Tracking Controller of mobile robot

Tracking control of parallel wheeled differential drive mobile robot is considered. The robot has to reach the final goal by following a referenced trajectory. The initial position of the robot may be on or off the path. The dynamic model of the robot is composed of two consecutive parts; kinematic model and equations of linear and angular torques. By transforming dynamic error equations of kinematic model to mobile coordinates, the tracking problem changes to stabilization. Nonlinear state feedback controller using integrator backstepping is used to design the tracking controller. In which, depending upon the initial errors in the position and of the robot two controllers are designed; Local Tracking Controller and Global Tracking Controller. These controllers will control kinematic model of the mobile robot. It has been proved that all type of errors ranging from small to large converged to zero optimally with either of the controllers.

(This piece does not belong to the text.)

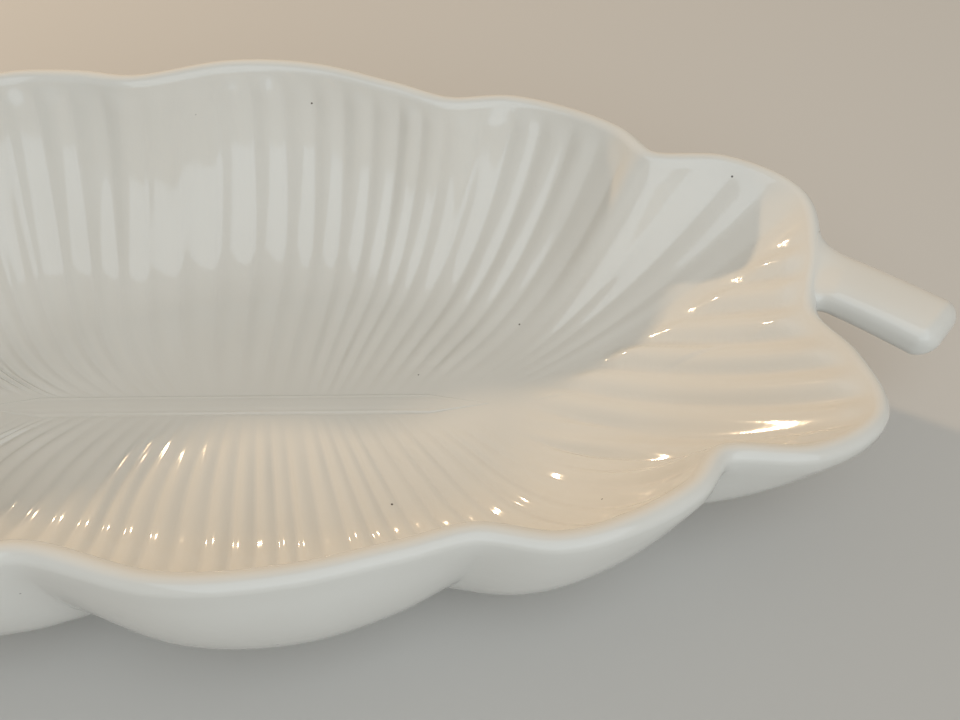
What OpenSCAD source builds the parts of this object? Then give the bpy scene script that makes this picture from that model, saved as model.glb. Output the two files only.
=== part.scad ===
// Leaf shaped serving dish in white glazed earthenware. The body is a deep scalloped
// shell with a fluted inside, a rolled lip and a flat midrib along its floor. A stem
// handle is luted to one end of the lip, and the dish stands on an unglazed foot ring.
// X runs along the midrib towards the stem, Z is up, and the foot rests on Z = 0.

/* [Leaf outline] */
// Length from the middle of the leaf to the lip beside the stem
stem_half_length = 170; // [150:1:200]
// Length from the middle of the leaf to its pointed tip
tip_half_length = 190; // [165:1:220]
// Half of the width across the widest lobe
half_width = 105; // [90:1:125]
// How much further the leaf reaches at the stem on one side than on the other
stem_end_lean = 1; // [0:0.2:3]

/* [Body] */
// Height of the lip above the inner floor at its highest
rim_height = 70; // [55:1:82]
// Thickness of the floor
floor_thickness = 6; // [4.5:0.5:8]
// Radius of the rolled lip
lip_radius = 3.5; // [2.5:0.25:4.5]
// Length of the flat floor towards the stem
floor_stem_length = 74; // [71:1:84]
// Length of the flat floor towards the tip
floor_tip_length = 120; // [116:1:130]
// Half width of the flat floor
floor_half_width = 51; // [44:1:56]
// Angle that the wall turns through at the widest lobe in degrees
wall_angle = 77; // [60:1:82]
// How far the lobes swell out of the outer wall
lobe_swell = 5.5; // [2:0.5:7]

/* [Flutes] */
// Height of a flute at its fullest
flute_height = 1.1; // [0.6:0.1:2]

/* [Midrib] */
// Width of the midrib
rib_width = 8.5; // [6:0.5:12]
// Height of the midrib above the floor
rib_height = 1.1; // [0.6:0.1:2]
// Length of the midrib towards the stem
rib_stem_length = 66; // [56:1:68]
// Length of the midrib towards the tip
rib_tip_length = 114; // [100:1:114]
// Length over which the ends of the midrib narrow
rib_taper = 22; // [10:1:30]
// Turn of the midrib away from the length of the leaf in degrees
rib_turn = 1.6; // [0:0.2:2]
// Width of the shallow groove along each edge of the midrib
rib_groove_width = 1.2; // [0.8:0.1:1.8]

/* [Stem handle] */
// Reach of the stem beyond the lip
stem_length = 42.5; // [35:0.5:65]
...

In this study the effect of uncertain parameters of dynamic model on system performance is considered. It´s shown that the suggested method based on model reference adaptive control can save the closed loop performance vis-à-vis changing parameters of mass and inertia of robot. In addition the distinctive simplicity of the proposed controller leads to the possibility of adjusting the parameters to achieve the desired performance including tracking error and control signals. The tracking controllers designed are implemented in MATLAB®. Various results have been included and verified the robust performance of controllers.